• **WRITTEN EXERCISE**: Output exactly the span of lines that begins at the line containing "valve_body();" and ends at the line containing "bpy.context.view_layer.update()", both lines included.

• **DATA EXCERPT**:

— START —

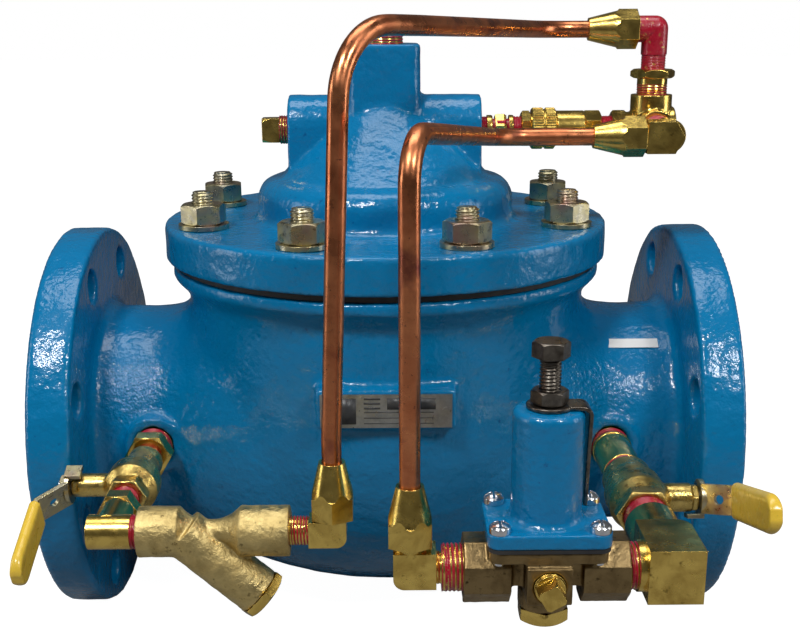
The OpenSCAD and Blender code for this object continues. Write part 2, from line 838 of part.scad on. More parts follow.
module tee_bushing() centred() color("#b5872f") tee_frame() difference() {
    union() {
        rod_z(npt_threeeighth, 10.5, 19);
        ridged_rod(npt_threeeighth, 19, 24.5, 1.41, 0.35);
        rod_z(npt_threeeighth, 24.5, 28);
        turned_hex(22.2, 28, 33, true);
    }
    rod_z(npt_quarter + fit, 22, 34);
    rod_z(passage_r, 10, 23);
}

module top_elbow() centred() color("#8f1430") tee_frame() {
    rise = top_elbow_z - side_port_z;
    difference() {
        union() {
            ridged_rod(npt_quarter, 24, rise - 8, 1.41, 0.35);
            rod_z(7.3, rise - 14, rise);
            translate([0, 0, rise]) sphere(r = 7.3);
            translate([0, 0, rise]) rod_x(7.3, -20, 0);
        }
        rod_z(3.6, 23, rise);
        translate([0, 0, rise]) rod_x(3.6, -23, 0);
    }
}

module front_elbow() centred() color("#c79a35")
    translate([tee_x, front_elbow_y, side_port_z]) difference() {
        union() {
            translate([0, 8, 0]) rotate([90, 0, 0]) linear_extrude(17)
                polygon([[-13, -8.5], [2, -8.5], [6.9, 0], [2, 8.5], [-13, 8.5]]);
            rod_y(9.2, 0, 9.5);
            rotate([-90, 0, 0]) ridged_rod(npt_threeeighth, 9.5, 39, 1.41, 0.35);
            rod_x(flare_r, -23, -12);
        }
        rod_x(3.6, -24, 0);
        rod_y(3.6, 0, 40);
    }

// ---------- Cock handles ----------

// Strip that runs level, climbs outward, then runs level again, as one bent plate
module lever_strip(width, thick, foot, climb_run, climb, tip) {
    knee = foot + climb_run;
    mitre = thick * tan(atan2(climb, climb_run) / 2);
    linear_extrude(thick) circle(r = width * 0.62);
    rotate([90, 0, 0]) linear_extrude(width, center = true) polygon([
        [0, 0], [foot, 0], [knee, climb], [tip, climb],
        [tip, climb + thick], [knee - mitre, climb + thick], [foot - mitre, thick], [0, thick]
    ]);
}

module lever(width, thick, foot, climb_run, climb, tip, bore) difference() {
    union() {
        lever_strip(width, thick, foot, climb_run, climb, tip);
        block([-4, width * 0.5 + 0.6, -6], [4, width * 0.62 + 1, thick]);
    }
    rod_z(bore, -1, thick + 1);
    translate([foot + climb_run * 0.5, 0, climb * 0.5 + thick / 2]) rotate([0, -atan2(climb, climb_run), 0])
        rod_z(2.4, -4, 4);
}

// Rounded sleeve over the lever's level end, with the strip's own slot through it
module grip(width, thick, from, climb, tip) {
    half = width / 2 + 1.8;
    shell = thick / 2 + 1.8;
    translate([from, 0, climb + thick / 2]) difference() {
        rotate([0, 90, 0]) linear_extrude(tip - from + 2) {
            square([2 * shell, 2 * (half - shell)], center = true);
            for (y = [-1, 1]) translate([0, y * (half - shell)]) circle(r = shell);
        }
        block([-1, -width / 2, -thick / 2], [tip - from, width / 2, thick / 2]);
    }
}

module ball_and_stem(ball_r, bore_r, stem_radius, length) difference() {
    union() {
        sphere(r = ball_r);
        rod_z(stem_radius, 0, length);
    }
    rod_x(bore_r, -ball_r - 1, ball_r + 1);
}

module inlet_ball_and_stem() centred() color("#b9bcc0") inlet_handle_frame()
    ball_and_stem(8.8, passage_r, 3.2, 37.5);

module outlet_ball_and_stem() centred() color("#b9bcc0") outlet_handle_frame()
    ball_and_stem(10.7, 6.5, 3.8, 38.5);

module inlet_lever() centred() color("#a58f4e") inlet_handle_frame() translate([0, 0, 31])
    lever(15, 2.2, 6, 12, 12.5, 62, 3.2 + fit);

module outlet_lever() centred() color("#a58f4e") outlet_handle_frame() translate([0, 0, 31])
    lever(15, 2.4, 7, 11, 13, 78, 3.8 + fit);

module inlet_lever_grip() centred() color("#e3c33c") inlet_handle_frame() translate([0, 0, 31])
    grip(15, 2.2, 20, 12.5, 62);

module outlet_lever_grip() centred() color("#e3c33c") outlet_handle_frame() translate([0, 0, 31])
    grip(15, 2.4, 20, 13, 78);

module lever_nut(af, bore, z) difference() {
    turned_hex(af, z, z + 3.6, true);
    rod_z(bore, z - 1, z + 5);
}

module inlet_lever_nut() centred() color("#a58f4e") inlet_handle_frame()
    lever_nut(9.5, 3.2 + fit, 33.2);

module outlet_lever_nut() centred() color("#a58f4e") outlet_handle_frame()
    lever_nut(11, 3.8 + fit, 33.4);

// ---------- Outlet line ----------

// Long nipple from the body's port to the outlet cock
module outlet_nipple() centred() color("#b98b3e") outlet_frame() difference() {
    union() {
        ridged_rod(npt_half, 58, 72, 1.81, 0.45);
        rod_z(npt_half, 72, 111);
        ridged_rod(npt_half, 111, 127, 1.81, 0.45);
    }
    rod_z(6.5, 57, 128);
}

module outlet_elbow() centred() color("#c79a35") outlet_frame() difference() {
    half = 12.3;
    round = 7;
    union() {
        rod_z(12.6, 178, 198);
        translate([0, 12.7, 198]) rotate([90, 0, 0]) linear_extrude(25.4) difference() {
            translate([-half, 0]) square([2 * half, 34.5]);
            translate([half - round, 0]) difference() {
                square(round);
                translate([0, round]) circle(r = round);
            }
        }
        translate([0, 0, pilot_front]) rotate([0, -90, 0]) {
            rod_z(11.6, 12.3, 15.5);
            ridged_rod(npt_half, 15.5, 22, 1.81, 0.45);
            rod_z(npt_half, 22, 30.5);
        }
    }
    rod_z(npt_half + fit, 177, 191);
    rod_z(6.5, 190, pilot_front);
    translate([0, 0, pilot_front]) rod_x(6.5, -33, 0);
}

// ---------- Pilot valve ----------

bonnet_z0 = 17.3;
bonnet_z1 = 24;
chimney_z = 74.5;
flange_z0 = 10;
screw_dx = 21.5;
screw_dy = 16;
socket_r = 14.6;
socket_depth = 21;

module flange_plate(z0, z1, w, d, round) translate([0, 0, z0]) linear_extrude(z1 - z0) {
    square([w, d - 2 * round], center = true);
    square([w - 2 * round, d], center = true);
    for (x = [-1, 1], y = [-1, 1]) translate([x * (w / 2 - round), y * (d / 2 - round)]) circle(r = round);
}

// Puts children at the four bonnet screws
module screw_places() for (x = [-1, 1], y = [-1, 1]) translate([x * screw_dx, y * screw_dy, 0]) children();

// Eight-sided socket along X
module octagon_x(across, x0, x1)
    translate([x0, 0, 0]) rotate([0, 90, 0]) rotate([0, 0, 22.5])
        cylinder(r = across / 2 / cos(22.5), h = x1 - x0, $fn = 8);

module pilot_body() centred() color("#8a6d3f") pilot_frame() difference() {
    union() {
        for (side = [0, 180]) rotate([0, 0, side])
            octagon_x(2 * socket_r, pilot_len / 2 - socket_depth, pilot_len / 2);
        block([-20, -11, -4.5], [20, 11, 14]);
        rod_z(15, -4, 14);
        rod_z(11.5, -18, 0);
        block([-10, -21.5, -8.5], [10, 0, 9]);
        flange_plate(flange_z0, bonnet_z0 - 1.8, pilot_flange_w - 2.4, pilot_flange_d - 2.4, 5);
    }
    for (side = [0, 180]) rotate([0, 0, side]) {
        rod_x(npt_half + fit, pilot_len / 2 - 11, pilot_len / 2 + 1);
        rod_x(4, 3, pilot_len / 2);
    }
    rod_z(6, -12, 5);
    rod_z(8 + fit, -19, -10);
    rod_z(4 + fit, 0, 12);
    rod_z(12.5, 9, 16);
    rod_y(npt_quarter + fit, -22.5, -11);
    rod_y(2, -12, 0);
    screw_places() rod_z(2.4, flange_z0 - 1, bonnet_z0);
}

module pilot_seat() centred() color("#b9bcc0") pilot_frame() difference() {
    rod_z(4, 1, 8);
    rod_z(2.6, 0, 9);
}

module pilot_diaphragm() centred() color("#1d1e20") pilot_frame() difference() {
    flange_plate(bonnet_z0 - 1.8, bonnet_z0, pilot_flange_w - 1.2, pilot_flange_d - 1.2, 5);
    screw_places() rod_z(2.6, bonnet_z0 - 3, bonnet_z0 + 1);
    rod_z(2.4, bonnet_z0 - 3, bonnet_z0 + 1);
}

module pilot_stem() centred() color("#b9bcc0") pilot_frame() {
    rod_z(4.6, -7, -3);
    rod_z(1.9, -3, bonnet_z0 + 4);
    rod_z(9, bonnet_z0 + 0.3, bonnet_z0 + 3);
    rod_z(9, bonnet_z0 - 4.5, bonnet_z0 - 2.1);
}

module pilot_bonnet() centred() color("#0a78b4") pilot_frame() difference() {
    union() {
        flange_plate(bonnet_z0, bonnet_z1, pilot_flange_w, pilot_flange_d, 6);
        rotate_extrude() {
            edge = 3;
            root = 4;
            translate([0, bonnet_z0]) square([chimney_r, chimney_z - edge - bonnet_z0]);
            translate([0, bonnet_z0]) square([chimney_r - edge, chimney_z - bonnet_z0]);
            translate([chimney_r - edge, chimney_z - edge]) circle(r = edge);
            difference() {
                translate([chimney_r - eps, bonnet_z1 - eps]) square([root, root]);
                translate([chimney_r + root, bonnet_z1 + root]) circle(r = root);
            }
        }
    }
    rod_z(11.5, bonnet_z0 - 1, 66);
    rod_z(adjuster_d / 2 + fit, 65, chimney_z + 1);
    screw_places() rod_z(2.5, bonnet_z0 - 1, bonnet_z1 + 1);
}

module pilot_screws() centred() color("#d8d9da") pilot_frame() screw_places() {
    rod_z(2.3, flange_z0 - 1, bonnet_z1 + 1);
    difference() {
        union() {
            rod_z(4.65, bonnet_z1 + eps, bonnet_z1 + 2.5);
            translate([0, 0, bonnet_z1 + 2.5]) rotate_extrude() intersection() {
                translate([0, -3.2]) circle(r = 5.7);
                square([4.65, 4]);
            }
        }
        block([-0.6, -5, bonnet_z1 + 3.4], [0.6, 5, bonnet_z1 + 7]);
        block([-5, -0.6, bonnet_z1 + 3.4], [5, 0.6, bonnet_z1 + 7]);
    }
}

module pilot_bottom_plug() centred() color("#c79a35") pilot_frame() difference() {
    union() {
        rod_z(8, -18, -12);
        rotate([0, 0, 30]) rotate([180, 0, 0]) turned_hex(21, 18, 24.5);
    }
    rod_z(2.4, -16, -11);
}

module pilot_spring() centred() color("#77797c") pilot_frame()
    coil_spring(8.2, 1.3, bonnet_z0 + 3.1, 34, 7);

module spring_button() centred() color("#8f9498") pilot_frame() {
    rod_z(10.8, bonnet_z0 + 37.3, bonnet_z0 + 40);
    cone_z(10.8, 5, bonnet_z0 + 40, bonnet_z0 + 42.5);
}

module adjusting_screw() centred() color("#5b5650") pilot_frame() {
    ridged_rod(adjuster_d / 2, bonnet_z0 + 42.7, 97, 1.59, 0.4);
    turned_hex(14.3, 97, 104);
}

module jam_nut() centred() color("#5b5650") pilot_frame() difference() {
    turned_hex(14.3, chimney_z + 2.1, chimney_z + 8.3, true);
    rod_z(adjuster_d / 2 + fit, chimney_z, chimney_z + 10);
}

// Strap under the jam nut: over the chimney, down its side, and out to a bonnet screw
module lock_bracket() centred() color("#3f3a36") pilot_frame() {
    side = chimney_r + 0.8;
    top = chimney_z + 0.1;
    translate([0, 0, top]) linear_extrude(1.8) difference() {
        union() {
            circle(r = 10);
            translate([0, -6]) square([side, 12]);
        }
        circle(r = adjuster_d / 2 + fit);
    }
    foot = bonnet_z1 + 4.4;
    translate([side, 0, 0]) rotate([90, 0, 90]) linear_extrude(1.8)
        polygon([[-6, top + 1.8], [6, top + 1.8], [screw_dy - 5.2, foot], [screw_dy - 15, foot]]);
}

// ---------- Plates ----------

module id_plate() centred() color("#a7a9a5") {
    difference() {
        translate([0, -119.6, 40.5]) rotate([90, 0, 0]) linear_extrude(1) square([68, 18], center = true);
        for (x = [-31, 31]) translate([x, 0, 40.5]) rod_y(1.3, -122, -118);
    }
    for (x = [-31, 31]) translate([x, 0, 40.5]) {
        rod_y(1.2, -120.6, -114);
        rod_y(2.2, -121.3, -120.6);
    }
}

module number_label() centred() color("#efeee9") intersection() {
    difference() {
        rod_x(neck_r + 0.4, 125.5, 156.5);
        rod_x(neck_r + 0.05, 124, 158);
    }
    rotate([-53, 0, 0]) block([120, -100, -3.2], [160, -20, 3.2]);
}

valve_body();
seat_ring();
valve_cover();
cover_studs();
cover_nuts();
cover_washers();
main_diaphragm();
stem_bushing();
main_spring();
main_stem();
seat_disc();
disc_retainer();
disc_guide();
diaphragm_washers();
main_stem_nut();
pipe_plugs();
inlet_port_bushing();
inlet_cock_body();
cock_ball_seats();
inlet_elbow();
close_nipples();
strainer_body();
strainer_screen();
strainer_cap();
strainer_outlet_elbow();
flare_nuts();
cover_control_tube();
top_elbow();
tee_bushing();
control_tee();
front_elbow();
pilot_supply_tube();
pilot_inlet_elbow();
flow_control_body();
flow_control_sleeve();
inlet_ball_and_stem();
inlet_lever();
inlet_lever_grip();
inlet_lever_nut();
outlet_nipple();
outlet_cock_body();
outlet_elbow();
outlet_ball_and_stem();
outlet_lever();
outlet_lever_grip();
outlet_lever_nut();
pilot_body();
pilot_seat();
pilot_diaphragm();
pilot_bonnet();
pilot_screws();
pilot_bottom_plug();
pilot_stem();
pilot_spring();
spring_button();
adjusting_screw();
jam_nut();
lock_bracket();
id_plate();
number_label();
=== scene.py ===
"""Looks for a pilot-operated pressure reducing valve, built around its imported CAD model.

Units are metres. The CAD's origin is the centre of the inlet flange's face, +X runs with the
flow, +Z is up and -Y faces the pilot valve. MM turns millimetres into metres.
"""

import json
import math

import bmesh
import bpy
import numpy as np
from mathutils import Matrix, Vector, noise

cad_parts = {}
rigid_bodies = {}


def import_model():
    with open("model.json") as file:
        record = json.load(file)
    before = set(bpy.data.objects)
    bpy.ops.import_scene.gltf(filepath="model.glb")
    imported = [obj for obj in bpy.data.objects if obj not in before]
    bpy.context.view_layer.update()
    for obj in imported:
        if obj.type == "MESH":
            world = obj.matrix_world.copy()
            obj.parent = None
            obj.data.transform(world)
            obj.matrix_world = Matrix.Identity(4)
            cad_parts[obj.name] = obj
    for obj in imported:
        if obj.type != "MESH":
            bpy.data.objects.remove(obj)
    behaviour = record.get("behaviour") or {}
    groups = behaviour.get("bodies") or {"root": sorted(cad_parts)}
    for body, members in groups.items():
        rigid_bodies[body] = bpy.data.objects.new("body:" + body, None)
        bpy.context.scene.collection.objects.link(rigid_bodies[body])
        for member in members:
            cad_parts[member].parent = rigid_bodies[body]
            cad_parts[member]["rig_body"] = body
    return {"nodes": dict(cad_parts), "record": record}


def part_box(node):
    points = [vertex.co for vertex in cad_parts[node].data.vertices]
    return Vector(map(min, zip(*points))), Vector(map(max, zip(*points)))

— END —

• **WRITTEN RESPONSE**:
valve_body();
seat_ring();
valve_cover();
cover_studs();
cover_nuts();
cover_washers();
main_diaphragm();
stem_bushing();
main_spring();
main_stem();
seat_disc();
disc_retainer();
disc_guide();
diaphragm_washers();
main_stem_nut();
pipe_plugs();
inlet_port_bushing();
inlet_cock_body();
cock_ball_seats();
inlet_elbow();
close_nipples();
strainer_body();
strainer_screen();
strainer_cap();
strainer_outlet_elbow();
flare_nuts();
cover_control_tube();
top_elbow();
tee_bushing();
control_tee();
front_elbow();
pilot_supply_tube();
pilot_inlet_elbow();
flow_control_body();
flow_control_sleeve();
inlet_ball_and_stem();
inlet_lever();
inlet_lever_grip();
inlet_lever_nut();
outlet_nipple();
outlet_cock_body();
outlet_elbow();
outlet_ball_and_stem();
outlet_lever();
outlet_lever_grip();
outlet_lever_nut();
pilot_body();
pilot_seat();
pilot_diaphragm();
pilot_bonnet();
pilot_screws();
pilot_bottom_plug();
pilot_stem();
pilot_spring();
spring_button();
adjusting_screw();
jam_nut();
lock_bracket();
id_plate();
number_label();
=== scene.py ===
"""Looks for a pilot-operated pressure reducing valve, built around its imported CAD model.

Units are metres. The CAD's origin is the centre of the inlet flange's face, +X runs with the
flow, +Z is up and -Y faces the pilot valve. MM turns millimetres into metres.
"""

import json
import math

import bmesh
import bpy
import numpy as np
from mathutils import Matrix, Vector, noise

cad_parts = {}
rigid_bodies = {}


def import_model():
    with open("model.json") as file:
        record = json.load(file)
    before = set(bpy.data.objects)
    bpy.ops.import_scene.gltf(filepath="model.glb")
    imported = [obj for obj in bpy.data.objects if obj not in before]
    bpy.context.view_layer.update()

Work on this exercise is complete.